Bach Weekend
Feature
Director Martin Feinstein introduces his Bach Weekend, Time Changes.
‘The idea for Time Changes came from the Brandenburg Concertos.’
‘I’ve always been fascinated by Bach’s use of shifted bar-lines in the these concertos, most famously in the opening of the Third, which is notated in two but in fact written across the bar-lines in triple time. The slow movements of the Fourth and Fifth Concertos also deliberately obscure the beginning of the bars, constantly shifting them giving the audience a wonderfully complex listening experience. The Brandenburgs are themselves a kind of time journey, with some concertos using 17th-century instruments, like recorders and gambas, and others reinventing orchestration altogether. From here the theme grew into programmes which extend the range of the Bach Weekend into exciting new areas.

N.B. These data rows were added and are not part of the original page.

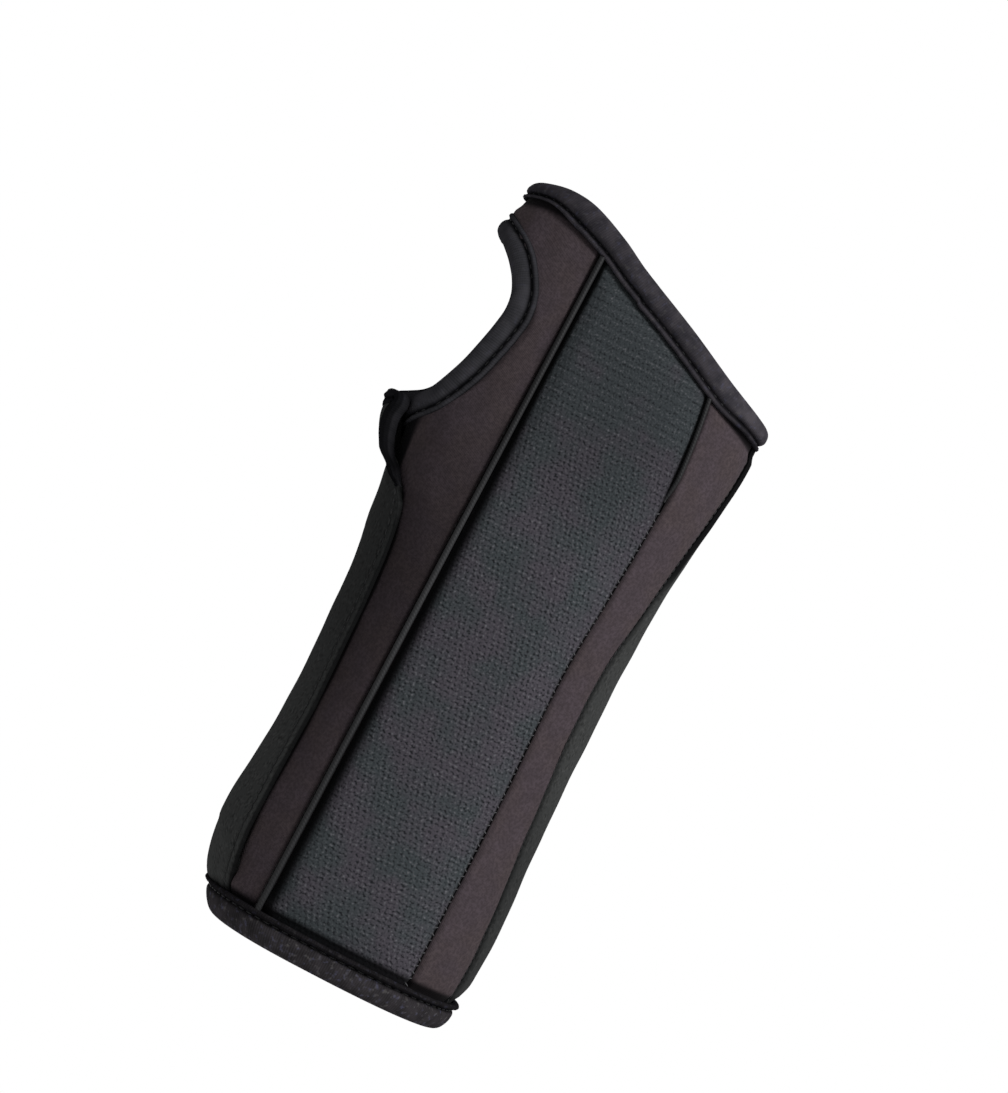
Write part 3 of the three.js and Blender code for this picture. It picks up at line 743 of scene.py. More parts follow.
def finger_edges(angle, z, from_palm, from_back, from_forearm, from_hand):
    seam = groove(from_palm, 0, 0.8 * MM, 0.7 * MM) + groove(from_back, 0, 0.8 * MM, 0.9 * MM)
    taped = under_hems(from_forearm, from_hand)
    beside_welt = beside_the_welt(z)
    # The seams' dark lines are partly dark joint and partly painted shade.
    lines = dark_line(from_palm, 0, (0.3 + 0.5 * beside_welt) * MM) * dark_line(from_back, 0, 0.7 * MM)
    return seam + taped + ripple(angle, z, 0.14 * MM, 2.0), lines * hem_shade(from_forearm, from_hand)


finger_grid = side_panel(palm_edge_angle, SEAM_GAP, finger_angle, SEAM_GAP, 44, 260)
finger_cloth = sew_panel("little_finger_side_cloth", "little_finger_side_panel", finger_grid,
                         flat_lift, finger_edges, PANEL_WALL - CLEARANCE)

# %% [markdown]
# ## The thumb side
# This panel has the hardest outline: down one side the piping, down the other a stretch hidden under
# the flap, then the thumb hole, then the web above that hole. Its far side is one line through
# those three stretches, and each place on it has a partner height up the piping.

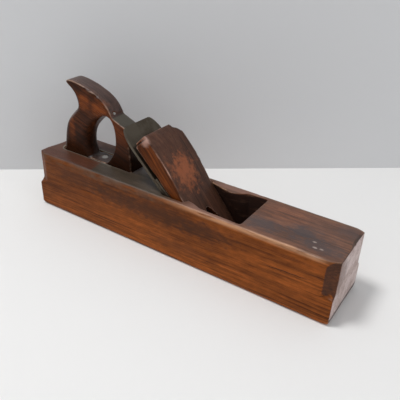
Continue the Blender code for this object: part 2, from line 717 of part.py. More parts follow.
def make_wedge(finish):
    """Tapered between the cap iron and the abutments, forked round the shavings' way out."""
    head = STOCK_HEIGHT + WEDGE_HEAD_HEIGHT
    off = GAP / math.sin(ABUTMENT_ANGLE)
    tip_x, tip_z = wedge_back_at(WEDGE_TIP_UP)
    low_x, low_z = wedge_back_at(WEDGE_TIP_UP + 0.1)
    slope = (low_x - tip_x) / (low_z - tip_z)
    head_back = tip_x + slope * (head - 0.012 - tip_z)
    front_top = abutment_at(head) - off
    free = STOCK_HEIGHT + WEDGE_FLAT_ABOVE
    belly = []
    for k in range(6):
        z = free + (head - free) * k / 6
        belly.append((abutment_at(z) - off + WEDGE_BELLY * math.sin(math.pi * k / 6), z))
    points = [
        (tip_x, tip_z),
        (abutment_at(tip_z + 0.001) - off, tip_z + 0.001),
        *belly,
        (abutment_at(head - WEDGE_HEAD_BEVEL * 1.6) - off, head - WEDGE_HEAD_BEVEL * 1.6),
        (front_top - WEDGE_HEAD_BEVEL * 0.6, head - WEDGE_HEAD_BEVEL * 0.25),
        (front_top - WEDGE_HEAD_BEVEL * 1.5, head),
        (head_back, head - 0.012),
    ]
    wedge = add_part("wedge", side_profile_mesh("wedge", points, IRON_WIDTH), finish)

    # Fork, narrow at its arched top and spreading towards the tips
    face = (Matrix.Translation((ABUTMENT_TOP, 0, STOCK_HEIGHT)) @ Matrix.Rotation(math.pi, 4, "Z")
            @ Matrix.Rotation(-ABUTMENT_ANGLE, 4, "Y"))
    spread = IRON_WIDTH / 2 - WEDGE_LEG_WIDTH
    rise = (TIP_BELOW_TOP - WEDGE_FORK_DEPTH) / 10
    side = [(0.8, 0.20, "s"), (2.4, 0.38, "s"), (6, 0.72, "s"), (10, 1.0, "s"), (20, 1.0, "c")]
    right = [(-WEDGE_FORK_DEPTH - rise * down, -spread * out, kind) for down, out, kind in side]
    left = [(up, -across, kind) for up, across, kind in reversed(right)]
    arch = left + [(-WEDGE_FORK_DEPTH, 0, "s")] + right
    fork = outline_mesh("fork", [arch], 0.10)
    cut(wedge, add_cutter("fork", fork, face))

    # Relief for the nut, running down into the fork
    nut_top = SCREW_UP + NUT_RADIUS + 0.002
    relief = box_mesh("nut relief", (0, -NUT_RADIUS - 0.0015, -0.002),
                      (nut_top, NUT_RADIUS + 0.0015, CAP_TOP + NUT_THICKNESS + 3 * GAP))
    cut(wedge, add_cutter("nut relief", relief, FACE_FRAME))

    # Clipped top corners: the left one is knocked off further than the right
    for name, side, clip in (("left", 1, WEDGE_FAR_CLIP), ("right", -1, WEDGE_NEAR_CLIP)):
        top = (head - STOCK_HEIGHT) / math.sin(ABUTMENT_ANGLE)
        edge = -side * IRON_WIDTH / 2
        outside = edge - side * 0.02
        corner = [(top + 0.02, outside), (top + 0.02, edge + side * clip),
                  (top - 0.001, edge + side * clip),
                  (top - clip * 0.45, edge + side * clip * 0.45),
                  (top - clip * 1.15, edge), (top - clip * 1.15, outside)]
        loop = [(up, across, "c") for up, across in corner]
        clipper = outline_mesh("wedge clip " + name, [loop], 0.12)
        cut(wedge, add_cutter("wedge clip " + name, clipper, face))
    return wedge


def main():
    global PARTS, CUTTERS
    clear_scene()
    PARTS = new_collection("hand plane")
    CUTTERS = new_collection("cutters")
    wood = material("oiled beech", WOOD, 0.45, 0)
    dark_wood = material("handled beech", WOOD_DARK, 0.4, 0)
    steel = material("dull steel", IRON_GREY, 0.5, 1)
    brass = material("old brass", BRASS, 0.4, 1)
    make_stock(wood)
    make_tote(dark_wood)
    make_tote_fixings(steel)
    make_cutting_iron(steel)
    make_cap_iron(steel)
    make_cap_fixings(brass, steel)
    make_wedge(wood)


main()
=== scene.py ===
import itertools
import math

import bmesh
import bpy
import numpy as np
from mathutils import Matrix, Vector


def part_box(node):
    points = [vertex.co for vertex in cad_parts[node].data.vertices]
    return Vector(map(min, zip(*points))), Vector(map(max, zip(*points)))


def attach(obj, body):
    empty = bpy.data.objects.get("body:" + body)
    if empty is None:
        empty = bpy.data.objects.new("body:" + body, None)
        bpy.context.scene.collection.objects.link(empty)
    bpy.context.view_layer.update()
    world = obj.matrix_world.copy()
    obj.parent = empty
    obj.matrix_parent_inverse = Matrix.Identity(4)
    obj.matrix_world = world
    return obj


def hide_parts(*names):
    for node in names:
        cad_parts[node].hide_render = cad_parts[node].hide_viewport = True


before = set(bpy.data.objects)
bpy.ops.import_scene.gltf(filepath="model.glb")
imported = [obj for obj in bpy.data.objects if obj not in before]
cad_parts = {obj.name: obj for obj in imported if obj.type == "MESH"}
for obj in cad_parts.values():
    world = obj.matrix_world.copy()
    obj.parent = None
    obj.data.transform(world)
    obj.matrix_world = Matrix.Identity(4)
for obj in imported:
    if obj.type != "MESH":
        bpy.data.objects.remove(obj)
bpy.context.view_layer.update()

# An old wooden jack plane: worn beech stock, tote and wedge round a grey double iron.
# +X runs to the toe, -Y is the side towards the camera, +Z is up, the sole is on Z = 0.

print("frame loaded")

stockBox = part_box("stock")
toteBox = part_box("tote")
topZ = stockBox[1][2]
toeX = stockBox[1][0]
heelX = stockBox[0][0]
nearY = stockBox[0][1]

meshCare = {
    "joinWithin": 0.00002,
    "flatTurn": 0.4,         # degrees
    "arrisTurn": 35.0,       # degrees
    "arrisSegments": 2,
    "easeShare": 0.5,
    "bendRadius": 0.002,     # an arris as round as this has a bend of about 1
    "bendMost": 3,
    "edgeGain": 1.6,
    "biteGain": 2.5,
    "sharpTurn": 40,         # degrees
}


# helpers that shape meshes

def newObject(name, data):
    made = bpy.data.objects.new(name, data)
    bpy.context.scene.collection.objects.link(made)
    return made


def copyOfNode(nodeName, pieceName):
    # the CAD solid with its loose triangles joined up again
    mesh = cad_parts[nodeName].data.copy()
    mesh.name = pieceName
    mesh.materials.clear()
    bm = bmesh.new()
    bm.from_mesh(mesh)
    bmesh.ops.remove_doubles(bm, verts=bm.verts, dist=meshCare["joinWithin"])
    bmesh.ops.dissolve_limit(bm, angle_limit=math.radians(meshCare["flatTurn"]), verts=bm.verts,
                             edges=bm.edges)
    bm.to_mesh(mesh)
    bm.free()
    for layer in [a.name for a in mesh.attributes if a.name.startswith(("custom", "UV", "sharp"))]:
        mesh.attributes.remove(mesh.attributes[layer])
    return newObject(pieceName, mesh)


def bakedMesh(obj):
    # a new mesh of the object as its modifiers leave it
    bpy.context.view_layer.update()
    graph = bpy.context.evaluated_depsgraph_get()
    return bpy.data.meshes.new_from_object(obj.evaluated_get(graph))


def applyModifiers(obj):
    mesh = bakedMesh(obj)
    obj.modifiers.clear()
    old = obj.data
    obj.data = mesh
    bpy.data.meshes.remove(old)
    mesh.name = obj.name


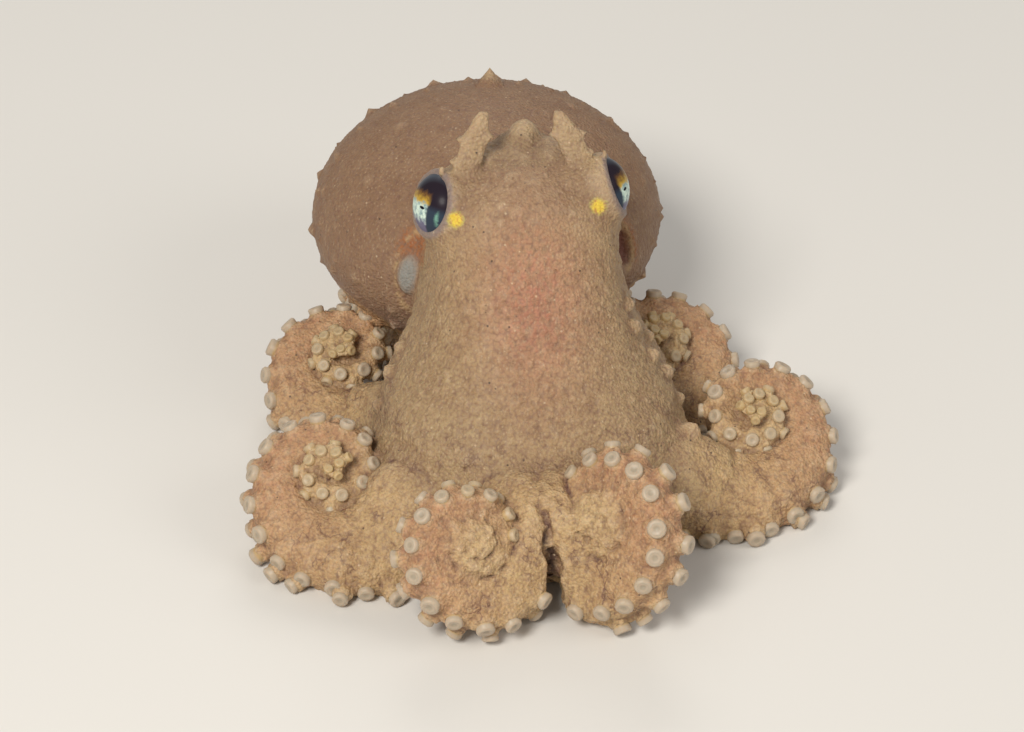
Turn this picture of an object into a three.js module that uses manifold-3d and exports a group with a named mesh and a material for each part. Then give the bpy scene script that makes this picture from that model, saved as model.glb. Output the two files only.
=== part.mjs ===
// A small bottom-living octopus sitting on a flat floor with its arms curled, as a still life-size model.
// Millimetres, +Z up. The animal faces -Y, its own right side is at -X, and its midline is the YZ plane.
// The origin is the middle of the flat underside of the arm crown, where the mouth is.
import * as THREE from "three";
import { mergeVertices } from "three/addons/utils/BufferGeometryUtils.js";
import Module from "manifold-3d";

const wasm = await Module();
wasm.setup();

// ---- Driving dimensions ----
const MANTLE_WIDTH = 35;
const MANTLE_LENGTH = 34;
const MANTLE_HEIGHT = 24.4;
const HEAD_WIDTH = 18;
const EYE_DIAMETER = 6.4;
const BROW_LENGTH = 6.9; // how far a brow papilla stands above its foot
const ARM_THICKNESS = 8; // across an arm where it leaves the crown
const SUCKER_DIAMETER = 1.8;
const GAP = 0.3; // between neighbouring solids

const { lerp, clamp, degToRad } = THREE.MathUtils;
const vec = (x, y, z) => new THREE.Vector3(x, y, z);
const MERGE_WITHIN = 1e-4; // vertices nearer than this are one

// ---- From a three.js geometry to a solid and back ----
function solidOf(geometry) {
  const bare = geometry.clone();
  bare.deleteAttribute("normal");
  bare.deleteAttribute("uv");
  const merged = mergeVertices(bare, MERGE_WITHIN);
  return new wasm.Manifold(
    new wasm.Mesh({
      numProp: 3,
      vertProperties: merged.attributes.position.array,
      triVerts: new Uint32Array(merged.index.array),
    }),
  );
}

function joined(body, parts) {
  return parts.reduce((sum, part) => sum.add(part), body);
}

function largestPiece(solid) {
  return solid.decompose().sort((a, b) => b.volume() - a.volume())[0];
}

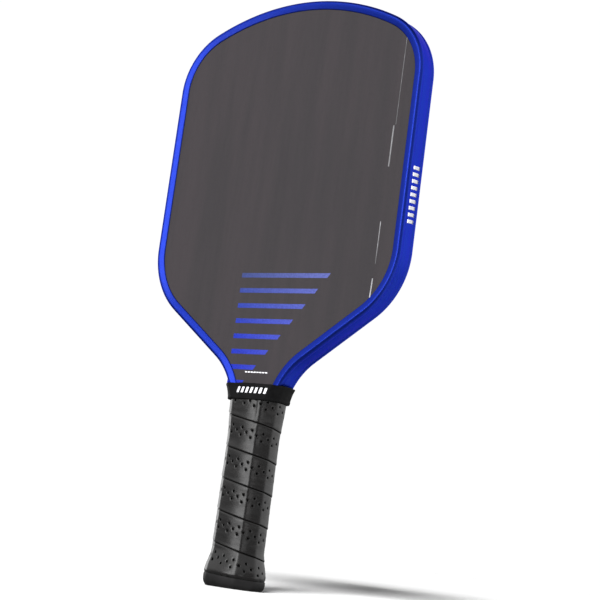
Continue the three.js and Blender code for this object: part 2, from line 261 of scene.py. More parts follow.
GUARD_LIP = 6.35  # width of the guard over a hitting face
GUARD_WALL = 1.9  # thickness of the wall round the edge
GUARD_RECESS = 0.4  # depth of the groove between the wall and each bead
BEAD_RISE = 0.25  # how far the beads' crests stand over the CAD's guard
CHANNEL_GAP = 0.04  # between the lips and the hitting faces
LIP_ROUNDING = 0.15


def guard_section():
    """Half of the guard's section, as (outwards, off the middle): from the wall over the bead to the lip."""
    crest = GUARD_CREST + BEAD_RISE
    return np.array([
        (-0.2, 0), (-0.22, 1.2), (-0.3, 2.6), (-GUARD_RECESS, 3.9), (-0.46, 4.5), (-0.36, 4.95), (-0.12, 5.4),
        (0, 6.0), (-0.05, 6.8), (-0.3, 7.6), (-0.85, crest - 0.5), (-1.5, crest - 0.12), (-2.2, crest),
        (-3.2, crest - 0.2), (-4.3, crest - 0.55), (-5.3, crest - 0.9), (-6.0, FACE_Y + 0.6),
        (-GUARD_LIP + 0.06, FACE_Y + 0.3), (-GUARD_LIP, FACE_Y + 0.06),
    ])


def subdivided(points, steps):
    """A Catmull-Rom curve through the points, with that many steps from each to the next."""
    padded = np.concatenate([[2 * points[0] - points[1]], points, [2 * points[-1] - points[-2]]])
    out = []
    for a, b, c, d in zip(padded, padded[1:], padded[2:], padded[3:]):
        for t in np.linspace(0, 1, steps, endpoint=False):
            out.append(0.5 * (2 * b + (c - a) * t + (2 * a - 5 * b + 4 * c - d) * t**2
                              + (3 * b - a - 3 * c + d) * t**3))
    out.append(points[-1])
    return np.array(out)


def edge_guard():
    """A channel of one section, swept round the blade from throat to throat."""
    outer = subdivided(guard_section(), steps=2)
    channel_y = FACE_Y + CHANNEL_GAP
    channel = np.array([(-GUARD_LIP + LIP_ROUNDING, channel_y), (-GUARD_WALL, channel_y)])
    half = np.concatenate([outer, channel])
    section = np.concatenate([half, (half[1:] * (1, -1))[::-1]])
    outlines = np.array([blade_outline(-x, GUARD_END) for x, _ in section])
    off_middle = np.tile(section[:, 1:], outlines.shape[1])
    rings = np.stack([outlines[:, :, 0], off_middle, outlines[:, :, 1]], 2).transpose(1, 0, 2)
    guard = mesh_object("edge_guard_channel", *loft(rings), guard_material())
    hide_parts("edge_guard")
    return guard


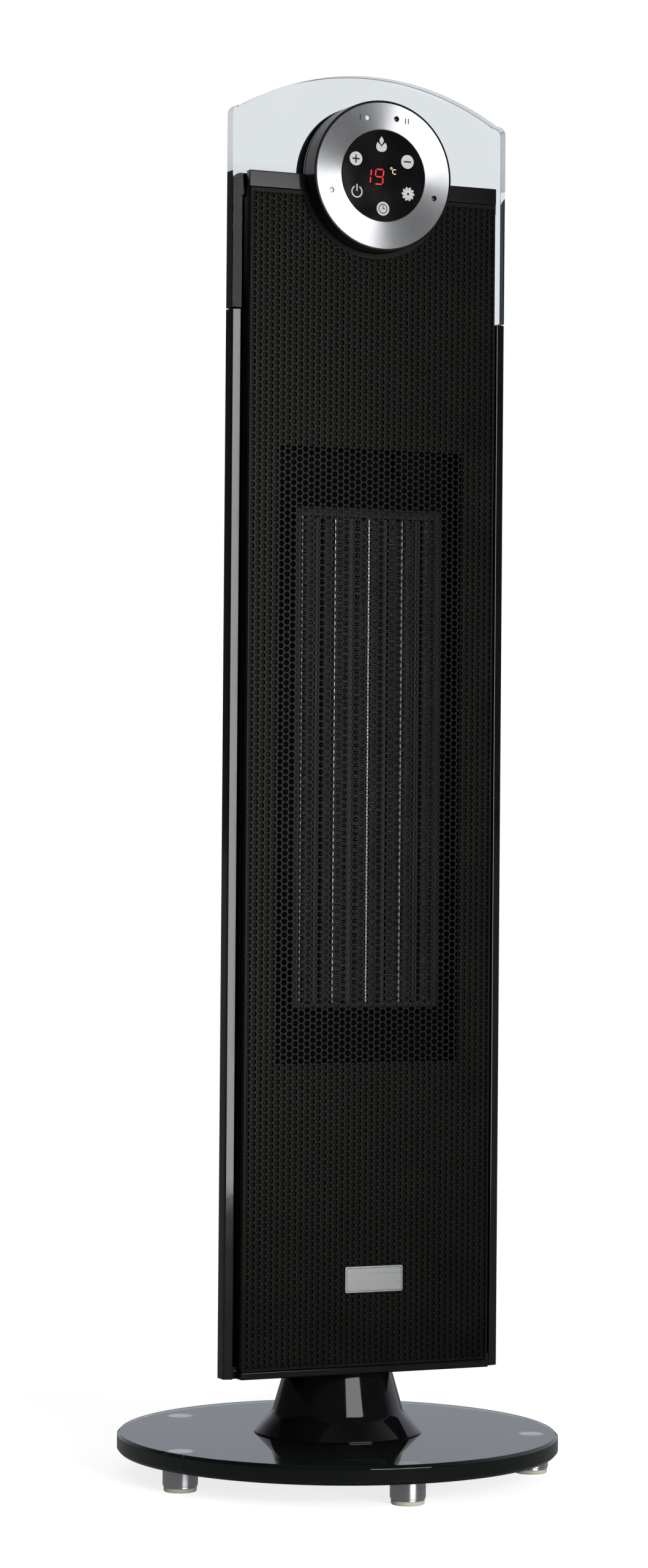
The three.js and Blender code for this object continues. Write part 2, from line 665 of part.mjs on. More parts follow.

‘These include a 50-year celebration of the iconic Switched-On Bach album performed on Moog synthesisers, and a dramatic Douglas Adams late night event recreating the alternative reality of Dirk Gently’s Holistic Detective Agency, a universe where only time travel can rescue Bach’s masterpieces them oblivion. The idea of Time has allowed us to explore not only the transformations in Bach’s own works over time but also his attitude to change itself. In the Late Concertos concert we perform his transformations of earlier works; in Three Epochs we show how his style evolved, while Two Centuries of Bach explores the full riches of the extraordinary Bach dynasty. We finish with Bach’s greatest obsession: the moment of death and transfiguration, a programme which will include one of Bach’s greatest Cantatas, the ‘Actus Tragicus’, where ‘God’s Time is the Best Time of All’.’